I am looking forward to seeing the new government move quickly to put in place a core economic management team composed of people from both the private and public sector.
With the new constitutional dispensation giving the President leeway to appoint people from outside the politics, President Kenyatta has the opportunity to bring in private sector people with proven expertise and skills into the public service.
However, the long-term objective should not be to sideline career civil servants. As a matter of fact, some of the best economists and administrators I know are civil servants.
A leader can achieve a great deal by merely shuffling them around, putting the skilled ones in the right places and increasing their freedom to question and redesign policy.
Where Mr Kenyatta could make the biggest mark is in making deliberate efforts to start moving the country away from old-fashioned patronage politics.
If you asked me to name the biggest cause of bad governance in Kenya, I would say — without hesitation — that it is patronage politics.
Here is how the system works. In hungry Kenya, the State is analogised as food. That is why we always talk about “sharing the national cake”.

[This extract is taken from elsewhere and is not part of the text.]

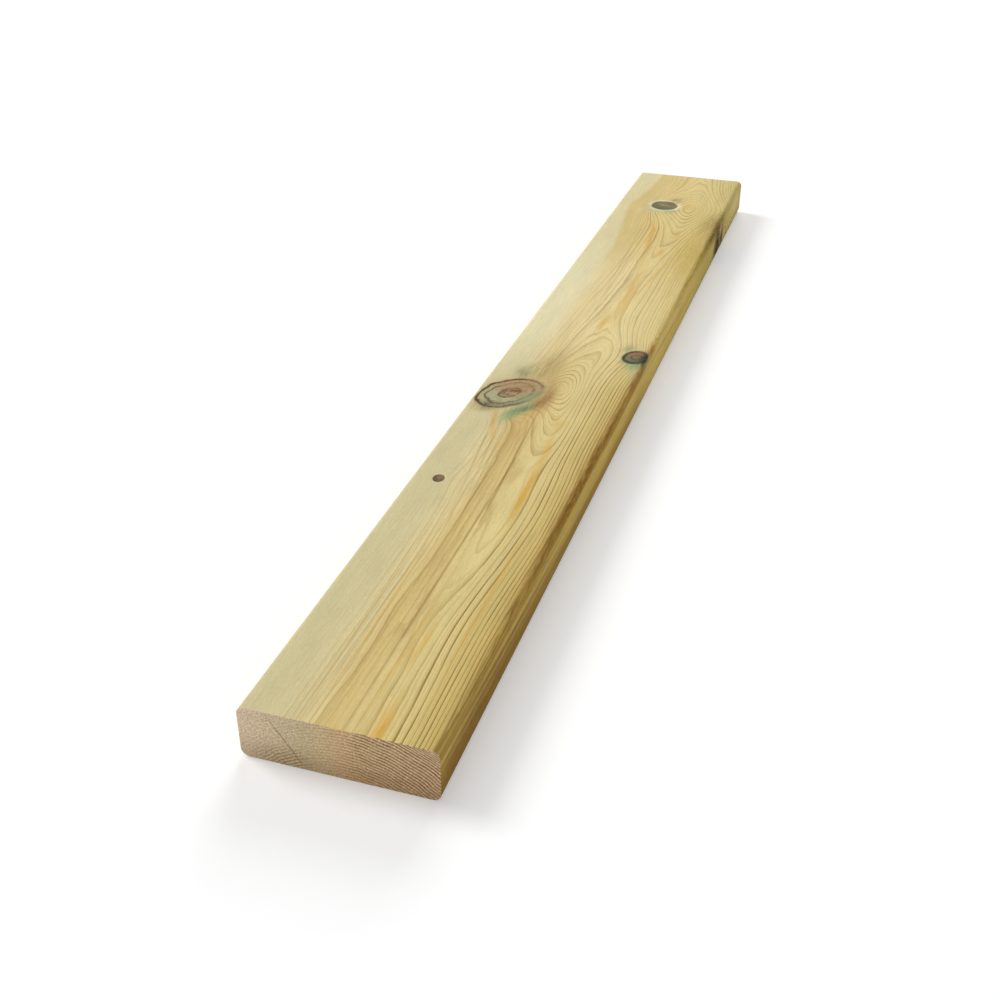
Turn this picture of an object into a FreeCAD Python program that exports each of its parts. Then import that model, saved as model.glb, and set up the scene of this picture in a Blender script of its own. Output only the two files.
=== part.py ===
"""Smooth planed decking board: one sawn and planed length of treated softwood.

The board is a rounded-rectangle section run straight along its length. All four long arrises are
rounded by the planer, and both ends are sawn square and left crisp.

Frame, in millimetres: +X along the length, +Y across the width, +Z up. The origin is the centre of
the underside, where the board lies on its joists. The wear face is up.
"""

import FreeCAD
import Part

import os

BOARD_LENGTH = 800.0  # sawn end to sawn end
BOARD_WIDTH = 95.0  # planed edge to planed edge
BOARD_THICKNESS = 28.0  # underside to wear face
WEAR_ARRIS_RADIUS = 4.0  # rounding of the two long arrises of the wear face
UNDERSIDE_ARRIS_RADIUS = 4.0  # rounding of the two long arrises of the underside

OUTPUT_FOLDER = "parts"


def section_wire(width, thickness, upper_radius, lower_radius):
    """The planed cross-section as a closed wire in the YZ plane, centred on Y = 0 and standing on Z = 0."""
    half_width = width / 2
    corners = [  # (side of the board, height, arc radius, which way the arc's centre lies in Z)
        (1, 0.0, lower_radius, 1),
        (1, thickness, upper_radius, -1),
        (-1, thickness, upper_radius, -1),
        (-1, 0.0, lower_radius, 1),
    ]
    arcs = []
    for turn, (side, height, radius, inward) in enumerate(corners):
        on_face = FreeCAD.Vector(0, side * (half_width - radius), height)
        on_edge = FreeCAD.Vector(0, side * half_width, height + inward * radius)
        centre = FreeCAD.Vector(0, on_face.y, on_edge.z)
        outward = (on_face + on_edge - centre * 2).normalize()
        first, last = (on_face, on_edge) if turn % 2 == 0 else (on_edge, on_face)
        arcs.append(Part.Arc(first, centre + outward * radius, last))
    edges = []
    for arc, following in zip(arcs, arcs[1:] + arcs[:1]):
        edges.append(arc.toShape())
        edges.append(Part.LineSegment(arc.EndPoint, following.StartPoint).toShape())
    return Part.Wire(edges)


def decking_board():
    """The whole board: the section extruded from one sawn end to the other."""
    profile = section_wire(
        BOARD_WIDTH, BOARD_THICKNESS, WEAR_ARRIS_RADIUS, UNDERSIDE_ARRIS_RADIUS
    )
    profile.translate(FreeCAD.Vector(-BOARD_LENGTH / 2, 0, 0))
    return Part.Face(profile).extrude(FreeCAD.Vector(BOARD_LENGTH, 0, 0))


SUB_PARTS = {"decking_board": decking_board}


def main():
    os.makedirs(OUTPUT_FOLDER, exist_ok=True)
    for node, make in SUB_PARTS.items():
        make().exportStep(os.path.join(OUTPUT_FOLDER, node + ".step"))


main()
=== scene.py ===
"""Looks of the smooth planed decking board: treated softwood with knots, on a white studio floor.

The wood is one solid field of growth rings round a pith that lies below the board, so the lines on the
faces, the edges and the sawn ends belong together. Places on the board are given in millimetres:
s runs from the near end along the length, t from the left edge across the width, z up from the underside.
"""

import math
from collections import namedtuple

import bpy
import numpy as np
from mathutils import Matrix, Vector


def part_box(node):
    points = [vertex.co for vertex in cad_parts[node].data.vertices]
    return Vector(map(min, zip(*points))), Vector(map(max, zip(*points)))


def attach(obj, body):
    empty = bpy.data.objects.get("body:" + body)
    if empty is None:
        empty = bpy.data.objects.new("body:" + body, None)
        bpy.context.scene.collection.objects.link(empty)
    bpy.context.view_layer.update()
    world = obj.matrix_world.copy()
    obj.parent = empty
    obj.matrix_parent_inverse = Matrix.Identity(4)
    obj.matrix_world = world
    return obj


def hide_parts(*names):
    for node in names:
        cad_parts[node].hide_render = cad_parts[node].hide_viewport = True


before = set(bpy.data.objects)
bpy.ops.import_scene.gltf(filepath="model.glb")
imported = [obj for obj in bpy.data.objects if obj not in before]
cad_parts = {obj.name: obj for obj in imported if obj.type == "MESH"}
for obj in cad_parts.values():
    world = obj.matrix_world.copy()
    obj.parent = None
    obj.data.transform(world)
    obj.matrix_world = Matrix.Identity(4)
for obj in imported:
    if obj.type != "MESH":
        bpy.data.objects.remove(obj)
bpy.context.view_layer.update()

MM = 0.001
NODE = "decking_board"
BOARD_LOW, BOARD_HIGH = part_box(NODE)
LENGTH, WIDTH, THICKNESS = (side / MM for side in BOARD_HIGH - BOARD_LOW)
ARRIS_RADIUS = 4.0

# The tree that the board was sawn from
PITH_T = 50.0  # the pith runs along the board under this line
PITH_DEPTH = 43.0  # and this far below the underside
PITH_WANDER = 1.2  # sideways, in a slow wave
PITH_WAVE = 140  # mm of length for each radian of that wave
PITH_WAVE_START = 0.6
RINGS_PER_MM = 0.50  # straight above the pith, at the wear face
RING_CROWDING = 0.03  # further out the rings crowd together, by this much for each mm squared
INNER_CROWDING = 0.10  # further in there are this many more for each mm
FINE_LINES_PER_RING = 3.0  # faint lines between the growth lines
FIRST_RING = 0.45  # how far through a ring the wear face is above the pith
SLOW_DRIFT = 1.0  # rings by which slow noise moves a line
QUICK_DRIFT = 0.16  # and quick noise
LATE_START, LATE_FULL = 0.62, 0.93  # parts of a ring where its late wood starts and is fully dark

# Where branches and flutes swell the rings: s, t on the wear face, reach along, reach across, turn, rings
SWELLINGS = [
    (80, 85, 45, 18, 0, 0.9),  # the lines near the right edge bow to and fro
    (190, 86, 42, 18, 0, -0.9),
    (262, 80, 30, 14, 0, 0.5),
    (180, 66, 60, 6, 0, -0.7),
    (211, 16, 14, 10, 0, -1.0),  # the small knot
    (325, 22, 19, 13, 34, -13.0),  # the large knot's collar
    (343, 52, 18, 8, -8, -2.85),  # the tongue of grain below it
    (312, 60, 46, 8, -9, -2.8),
    (388, 63, 36, 9, 7, -2.0),
    (402, 90, 20, 12, 0, -3.0),  # the edge knot
    (650, 12, 120, 17, 0, 9.0),  # close rings on the way up to the far knot
    (713, 46, 24, 17, 0, -5.0),  # the far knot's collar
    (713, 66, 18, 6, 0, -1.4),  # the eye of grain below it
    (694, 66, 60, 8, 0, -3.4),
    (706, 99, 38, 16, 0, -10.0),  # the branch that shows on the right edge
]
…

Within many communities, there is a popular saying to the effect that “a goat eats where it is tethered” and it has been used to imply that grabbing of public wealth by civil servants and ministers is normal. Michella Wrong, a writer, captured this phenomenon aptly in her book on John Githongo, Its Our Turn to Eat.
Often, when we elect a leader, it is so that he can win access to state resources to share with his tribesmen and cronies.
Public officers appointed on the basis of political patronage operate as if the only thing that matters is pleasing their godfathers.
They neither obey superiors nor respect hierarchy. Neither can you hold them to account. The system breeds incompetence and a poor work ethic.
What we call political parties in this country are but mere structures created by political elite of ethnic communities to capture state resources on behalf of their tribesmen and allies.
Patronage politics is why we hardly get outraged about corruption. Instead, we get more outraged when one tribe is ‘eating’ more or when a perception is created that elite from our ethnic communities are being excluded from ‘eating’.
With the new Constitution having introduced checks which make it more difficult for a president to play patronage politics, the new administration holds the best opportunity for starting to move the country away from the dysfunctional political system leaders have been practising since independence.
Which is why I get frustrated when I hear names of politicians who lost in recent elections being floated as among people being considered for Cabinet appointments.
I have nothing personal against the likes of Mr Chirau Mwakwere, Prof Sam Ongeri, Mr Joseph Nyaga, Mr Najib Balala or Mr Danson Mungatana.
But the new administration needs to reflect change and demonstrate that only people with fresh ideas will have a place in the lean Cabinet it is about to unveil.
Then there is the issue of dealing with the county governments.
Mr Kenyatta should be well-advised to avoid the dismissive approach which the Office of the President has adopted with regard to relations with county governors.
Last week, the Office of the President put out a statement in the newspapers informing governors to keep of national government assets.
Governors have also been warned against flying the national flag on their official cars.
If the central government continues with this approach it will soon find itself facing seccessionist tendencies.
With devolution, we will soon witness a new crop of leaders who will want to develop careers out of anti-central government posturing.
If you stop them from carrying national flags, are you suggesting that each county should fly its own flag?
I predict that if attitudes of Nairobi-based bureaucrats don’t change, and with the discovery of oil in the North, we will soon be hearing about “Turkana si Kenya”.